3... Mexico still not with a solid possession? Check that: a mild attempt down the far Argentinian side, didn't last. Jesus, these commentators are Messi-sick. The Argentines are turning up thyeir acting skills too, as any side would in overtime: looking for that cheap penalty. Finally, Mexico on the attack. They've let Argentina take over in extra time. And still, they do so again: Argentina recovers. Here come the "Messi!" "Messi!" I feel nauseous.

Oh what a goal for Argentina! GOOOOOOOOOOOOOOOOOOOOOOOOOOOOOOOAL! GOOOOOOOOOOOOOOOOOAL RODRIGUEZ! HE GETS A cross from half way across the field, a diagonal pinpoint cross that Maxi Rodriguez chests as he pivots a few degrees from the corner of the penalty bgox to unleash a rocker to the far post: no chance for the goalie, and it's 2-1 for Argentina, 20 minutes still on the clock Mexico's only consolation.

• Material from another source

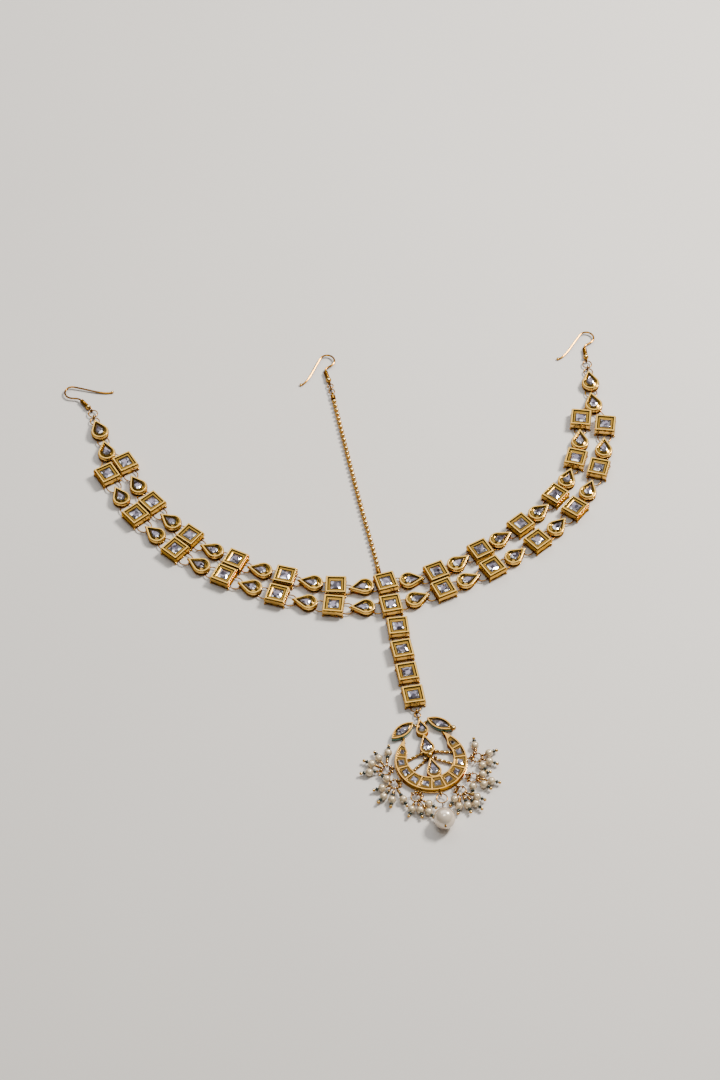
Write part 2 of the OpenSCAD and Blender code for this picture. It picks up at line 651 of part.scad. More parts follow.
// Sub-parts of the chain
module centre_chain() {
  points = [for (k = [0 : CHAIN_RINGS_N]) let (p = chain_at(k)) [p[0], p[1], hook_z]];
  color("gold") swept_wire(points, ball_d / 2);
}
module chain_cap(eye, a) {
  upright_eye(eye, a);
  translate([eye[0], eye[1], hook_z]) rotate(a) rotate([0, 90, 0])
    translate([0, 0, eye_r]) cylinder(h = cap_l + clear, d = ball_d, $fn = 32);
}
module chain_caps() {
  color("gold") {
    chain_cap(chain_foot, CHAIN_HEADINGS[0][1]);
    chain_cap(chain_head, chain_out + 180);
  }
}
module chain_rings() {
  color("gold") {
    ring(chain_post, chain_foot - eye_r * along(CHAIN_HEADINGS[0][1]), 0, small_reach);
    ring(chain_head + eye_r * along(chain_out), chain_ring_at - eye_r * along(chain_out), 0, small_reach);
    upright_eye(chain_ring_at, chain_out);
    ring(chain_ring_at + eye_r * along(chain_out), centre_hook_at - eye_r * along(chain_out), 0, small_reach);
  }
}

// Sub-parts of the pendant, drawn with its own upright along +Y
module in_pendant() {
  translate([pendant_at[0], pendant_at[1], 0]) rotate(pendant_turn) children();
}
module pendant_rings() {
  color("gold") {
    ring(column_post(COLUMN_N, -90), pendant_ring_at - eye_r * along(pendant_drop), 0, reach);
    upright_eye(pendant_ring_at, pendant_drop);
    ring(pendant_ring_at + eye_r * along(pendant_drop), pendant_eye_at - eye_r * along(pendant_drop), 0,
      small_reach);
  }
}
pendant_bezel_h = 0.5;
pendant_seat_z = pendant_h - pendant_bezel_h - seat_h;
function pendant_stone_w(w) = w - 2 * (rim_t + slope_w);
function pendant_stone_l(l) = l - 3 * (rim_t + slope_w);
module pendant_pear(y, l, w) {
  round_n = 20;
  seat_l = pendant_stone_l(l) + 3 * stone_gap;
  seat_w = pendant_stone_w(w) + 2 * stone_gap;
  translate([0, y, 0]) rotate(90) difference() {
    linear_extrude(pendant_h) polygon(pear_points(l, w, round_n));
    translate([0, 0, pendant_h - pendant_bezel_h])
      linear_extrude(pendant_bezel_h + cut) polygon(pear_points(l, w, round_n, rim_t));
    translate([0, 0, pendant_seat_z])
      linear_extrude(seat_h + solder) polygon(pear_points(seat_l, seat_w, round_n));
  }
}
// Turn of each leaf, and the size of its stone
left_leaf_a = 209;
right_leaf_a = -39;
leaf_stone_l = leaf_l - 4 * (rim_t + slope_w);
leaf_stone_w = leaf_w - 2 * (rim_t + slope_w);
function leaf_at(side) = [side * leaf_out, top_pear_y];
module leaf_place(side, a) {
  at = leaf_at(side);
  translate([at[0], at[1], 0]) rotate(a) children();
}
module leaf(side, a) {
  leaf_place(side, a) difference() {
    linear_extrude(pendant_h) leaf_outline(leaf_l, leaf_w, 0);
    translate([0, 0, pendant_h - pendant_bezel_h])
      linear_extrude(pendant_bezel_h + cut) leaf_outline(leaf_l, leaf_w, rim_t);
    translate([0, 0, pendant_seat_z]) linear_extrude(seat_h + solder)
      leaf_outline(leaf_stone_l + 4 * stone_gap, leaf_stone_w + 2 * stone_gap, 0);
  }
}
// A straight wire between two points of the pendant
module strut(a, b) {
  way = b - a;
  translate([a[0], a[1], strut_d / 2 + foot_h]) rotate(angle_of(way)) rotate([0, 90, 0])
    cylinder(h = norm(way), d = strut_d, $fn = 24);
}
// The crescent has one cut for the slope round each channel stone and one for its seat
module crescent() {
  difference() {
    linear_extrude(pendant_h) crescent_outline();
    for (k = [0 : crescent_stones_n - 1]) {
      a = channel_angle(k);
      half_a = channel_step / 2 - asin(bar_w / 2 / channel_r(k));
      seat = channel_share(k) * [channel_stone_w, channel_stone_l] + 2 * stone_gap * [1, 1];
      inner = [for (s = [-1, 0, 1]) (crescent_in(a + s * half_a) + rim_t) * along(a + s * half_a)];
      outer = [for (s = [1, 0.35, -0.35, -1]) (crescent_r - rim_t) * along(a + s * half_a)];
      translate([0, 0, pendant_h - pendant_bezel_h])
        linear_extrude(pendant_bezel_h + cut) polygon(concat(inner, outer));
      rotate(a) translate([channel_r(k), 0, pendant_seat_z]) linear_extrude(seat_h + solder)
        square(seat, center = true);
    }
  }
}
module crescent_stones() {
  color("white") in_pendant() for (k = [0 : crescent_stones_n - 1])
    rotate(channel_angle(k)) translate([channel_r(k), 0, pendant_seat_z + stone_gap])
      cut_block(channel_share(k) * channel_stone_w, channel_share(k) * channel_stone_l);
}
module pendant_stone(y, l, w) {
  color("white") in_pendant() translate([0, y, pendant_seat_z + stone_gap])
    rotate(90) cut_stone(pear_points(pendant_stone_l(l), pendant_stone_w(w), 10));
}
module leaf_stone(side, a) {
  color("white") in_pendant() leaf_place(side, a) translate([0, 0, pendant_seat_z + stone_gap])
    cut_stone(leaf_points(leaf_stone_l, leaf_stone_w, 6));
}

// Upright eyes round the crescent's edge carry the rings of the pearl clusters
crescent_eye_at = crescent_r + stem_l + eye_r;
cluster_ring_r = (cluster_ring_w - ring_wire) / 2;
cluster_at = crescent_eye_at + cluster_ring_r;
big_angle = 270;
// Where the struts end on the crescent's opening, as angles about its middle
upper_strut_a = 8;
lower_strut_a = -26;
function opening_at(side, a) =
  [side * (crescent_hole_r + solder) * cos(a), crescent_hole_y + (crescent_hole_r + solder) * sin(a)];
module pendant_frame() {
  color("gold") in_pendant() {
    crescent();
    pendant_pear(top_pear_y, top_pear_l, top_pear_w);
    pendant_pear(upper_pear_y, inner_pear_l, inner_pear_w);
    pendant_pear(lower_pear_y, inner_pear_l, inner_pear_w);
    translate([0, joint_y, 0])
      cylinder(h = pendant_h - pendant_bezel_h, r = joint_gap + 1.5 * solder, $fn = 32);
    leaf(-1, left_leaf_a);
    leaf(1, right_leaf_a);
    strut(leaf_at(-1) - 0.45 * leaf_l * along(left_leaf_a), [0, top_pear_y + 0.12 * top_pear_l]);
    strut(leaf_at(1) - 0.45 * leaf_l * along(right_leaf_a), [0, top_pear_y + 0.12 * top_pear_l]);
    for (side = [-1, 1]) {
      strut([side * inner_pear_w / 4, upper_pear_y - 0.3 * inner_pear_l], opening_at(side, upper_strut_a));
      strut([0, joint_y], opening_at(side, lower_strut_a));
      strut((crescent_r - 2 * solder) * [side * cos(horn_a - 4), sin(horn_a - 4)], leaf_at(side));
    }
    upright_eye([0, pendant_eye_y], 90);
    for (a = concat([for (cluster = CLUSTERS) cluster[0]], [big_angle])) {
      upright_eye(crescent_eye_at * along(a), a, pearl_z);
      translate([(crescent_r - solder) * cos(a), (crescent_r - solder) * sin(a), pearl_z])
        rotate([0, 90, a]) cylinder(h = stem_l + 1.5 * solder, d = ring_wire, $fn = 24);
    }
  }
}

// Sub-parts of the pearl clusters
module pin(from, a, l) {
  translate([from[0], from[1], pearl_z]) rotate(a) rotate([0, 90, 0]) {
    translate([0, 0, cluster_ring_r]) cylinder(h = l - cluster_ring_r, d = pin_d, $fn = 24);
    translate([0, 0, l]) sphere(d = pin_ball_d, $fn = 24);
  }
}
module cluster_ring(at) {
  translate([at[0], at[1], pearl_z])
    rotate_extrude($fn = 24) translate([cluster_ring_r, 0]) circle(d = ring_wire, $fn = 24);
}
pin_over = pearl_d / 2 + bead_l + pin_ball_d / 2;
module pearl_wires() {
  color("gold") in_pendant() for (cluster = CLUSTERS) {
    at = cluster_at * along(cluster[0]);
    cluster_ring(at);
    for (p = cluster[1]) pin(at, p[0], p[1] * pearl_d + pin_over);
  }
}
module drilled_pearl(d) {
  difference() {
    sphere(d = d, $fn = 48);
    cylinder(h = d + cut, d = pin_d + 2 * clear, center = true, $fn = 24);
  }
}
module pearls() {
  color("ivory") in_pendant() for (cluster = CLUSTERS, p = cluster[1]) {
    at = cluster_at * along(cluster[0]) + p[1] * pearl_d * along(p[0]);
    translate([at[0], at[1], pearl_z]) rotate([0, 90, p[0]]) drilled_pearl(pearl_d);
  }
}
// The large pearl's wire slopes up from its ring through the middle of the pearl
big_heading = -99;
big_run = big_wire_l + big_pearl_d / 2;
big_rise = big_pearl_d / 2 - pearl_z;
big_l = norm([big_run, big_rise]);
big_far = big_l + (big_pearl_d + pin_ball_d) / 2;
big_foot = cluster_at * along(big_angle) + cluster_ring_r * along(big_heading);
module along_big_wire() {
  translate([big_foot[0], big_foot[1], pearl_z])
    rotate([0, 90 - atan2(big_rise, big_run), big_heading]) children();
}
module big_pearl_wire() {
  color("gold") in_pendant() {
    cluster_ring(cluster_at * along(big_angle));
    along_big_wire() {
      cylinder(h = big_far, d = pin_d, $fn = 48);
      translate([0, 0, big_far]) sphere(d = pin_ball_d, $fn = 48);
    }
  }
}
module big_pearl() {
  color("ivory") in_pendant() along_big_wire() translate([0, 0, big_l]) drilled_pearl(big_pearl_d);
}

centre_square(1);  // centre_square_1
centre_square(2);  // centre_square_2
centre_square(3);  // centre_square_3
centre_square(4);  // centre_square_4
centre_square(5);  // centre_square_5
centre_square(6);  // centre_square_6
centre_stone(1);  // centre_stone_1
centre_stone(2);  // centre_stone_2
centre_stone(3);  // centre_stone_3
centre_stone(4);  // centre_stone_4
centre_stone(5);  // centre_stone_5
centre_stone(6);  // centre_stone_6
centre_rings();
row_settings(LEFT_INNER);  // left_inner_settings
row_stones(LEFT_INNER);  // left_inner_stones
row_rings(LEFT_INNER);  // left_inner_rings
row_settings(LEFT_OUTER);  // left_outer_settings
row_stones(LEFT_OUTER);  // left_outer_stones
row_rings(LEFT_OUTER);  // left_outer_rings
row_settings(RIGHT_INNER);  // right_inner_settings
row_stones(RIGHT_INNER);  // right_inner_stones
row_rings(RIGHT_INNER);  // right_inner_rings
row_settings(RIGHT_OUTER);  // right_outer_settings
row_stones(RIGHT_OUTER);  // right_outer_stones
row_rings(RIGHT_OUTER);  // right_outer_rings
end_pear(LEFT_INNER, LEFT_OUTER, LEFT_END, 1);  // left_end_pear_1
end_pear(LEFT_INNER, LEFT_OUTER, LEFT_END, 2);  // left_end_pear_2
end_stone(LEFT_INNER, LEFT_OUTER, LEFT_END, 1);  // left_end_stone_1
end_stone(LEFT_INNER, LEFT_OUTER, LEFT_END, 2);  // left_end_stone_2
end_pear(RIGHT_INNER, RIGHT_OUTER, RIGHT_END, 1);  // right_end_pear_1
end_pear(RIGHT_INNER, RIGHT_OUTER, RIGHT_END, 2);  // right_end_pear_2
end_stone(RIGHT_INNER, RIGHT_OUTER, RIGHT_END, 1);  // right_end_stone_1
end_stone(RIGHT_INNER, RIGHT_OUTER, RIGHT_END, 2);  // right_end_stone_2
end_rings(LEFT_INNER, LEFT_OUTER, LEFT_END);  // left_end_rings
end_rings(RIGHT_INNER, RIGHT_OUTER, RIGHT_END);  // right_end_rings
side_hook(LEFT_INNER, LEFT_OUTER, LEFT_END, LEFT_BEND);  // left_hook
side_hook(RIGHT_INNER, RIGHT_OUTER, RIGHT_END, RIGHT_BEND);  // right_hook
hook(centre_hook_at, centre_turn, CENTRE_BEND);  // centre_hook
centre_chain();
chain_caps();
chain_rings();
pendant_rings();
pendant_frame();
crescent_stones();
pendant_stone(top_pear_y, top_pear_l, top_pear_w);  // top_stone
leaf_stone(-1, left_leaf_a);  // left_leaf_stone
leaf_stone(1, right_leaf_a);  // right_leaf_stone
pendant_stone(upper_pear_y, inner_pear_l, inner_pear_w);  // upper_pear_stone
pendant_stone(lower_pear_y, inner_pear_l, inner_pear_w);  // lower_pear_stone
pearl_wires();
pearls();
big_pearl_wire();
big_pearl();
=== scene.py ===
import math

import bpy
from mathutils import Matrix, Vector


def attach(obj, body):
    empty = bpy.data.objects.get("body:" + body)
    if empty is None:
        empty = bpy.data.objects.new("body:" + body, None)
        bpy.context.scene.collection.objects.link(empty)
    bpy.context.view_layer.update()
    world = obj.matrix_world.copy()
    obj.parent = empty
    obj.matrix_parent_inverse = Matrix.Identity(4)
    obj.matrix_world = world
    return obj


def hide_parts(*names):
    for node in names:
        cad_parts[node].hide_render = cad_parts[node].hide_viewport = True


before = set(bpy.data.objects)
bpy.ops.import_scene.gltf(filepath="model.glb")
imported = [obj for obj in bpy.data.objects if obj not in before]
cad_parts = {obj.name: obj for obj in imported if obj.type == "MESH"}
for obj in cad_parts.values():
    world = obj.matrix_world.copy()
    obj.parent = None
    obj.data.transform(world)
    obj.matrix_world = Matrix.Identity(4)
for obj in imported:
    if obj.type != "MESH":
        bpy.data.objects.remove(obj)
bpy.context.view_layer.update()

# TABLE, LIGHT AND CAMERA
# A plain pale matt table top under soft studio light. The light comes mainly from
# the far right, so each setting throws its shadow to the near left.
mm = 0.001
table_side = 6
table_z = -0.01 * mm
# Each light's place, width, depth, power and colour. The softbox behind is what the
# level rims mirror, and the one overhead lights the stones' facets.
lights = {"key_light": ((0.62, 0.42, 0.85), 0.26, 0.26, 21, (1, 0.95, 0.88)),
          "back_softbox": ((-0.15, 0.80, 1.06), 1.3, 0.9, 7.8, (1, 1, 1)),
          "overhead_softbox": ((0, -0.12, 1.3), 0.5, 0.4, 3.2, (1, 1, 1))}
studio_grey = "#CFCBC6"
studio_strength = 0.26
camera_at = (-11.2 * mm, -1034.9 * mm, 1381.6 * mm)
camera_tilt = 37.5
focus_px, photo_h_px = 4000, 1080
sensor_h = 36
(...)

Mexico not managing to put its foot on this game now. The first half of overtime is drawing to an end. We have a few seconds of injury time tacked on before the sides swith.

16... Lousy-ish quality of play now as legs look for ways to break-up pace on the Argentine side, and on the Mexican side heads and hearts look for a way back in: so far it's all Argentina.

MEXICO'S ZINHA misses by a foot, a well-struck ball diagonally from the corner end of the Argentine box. The keeper barely gauged it right.

23... mexico with a fair chance, a free kick from the near side, most of the Mexican team in the Argentine box, but cleared easily enough.

24... Messi and Tevez put together nice evasive moves on the Mexicans deep in their own ends, finishing up with a good pass well inside the box and what looked like a 1-on-1 between Tevez and the keeper, but the grass had its say: Tevez slipped. Walt Whitman must be favoring Mexico.

Nothing like a shot on goal for Mexico in extra time.

Give it to Mexico: a fine performance. And give it to the next match up in this draw: a Germany-Argentina game should be terrific fun.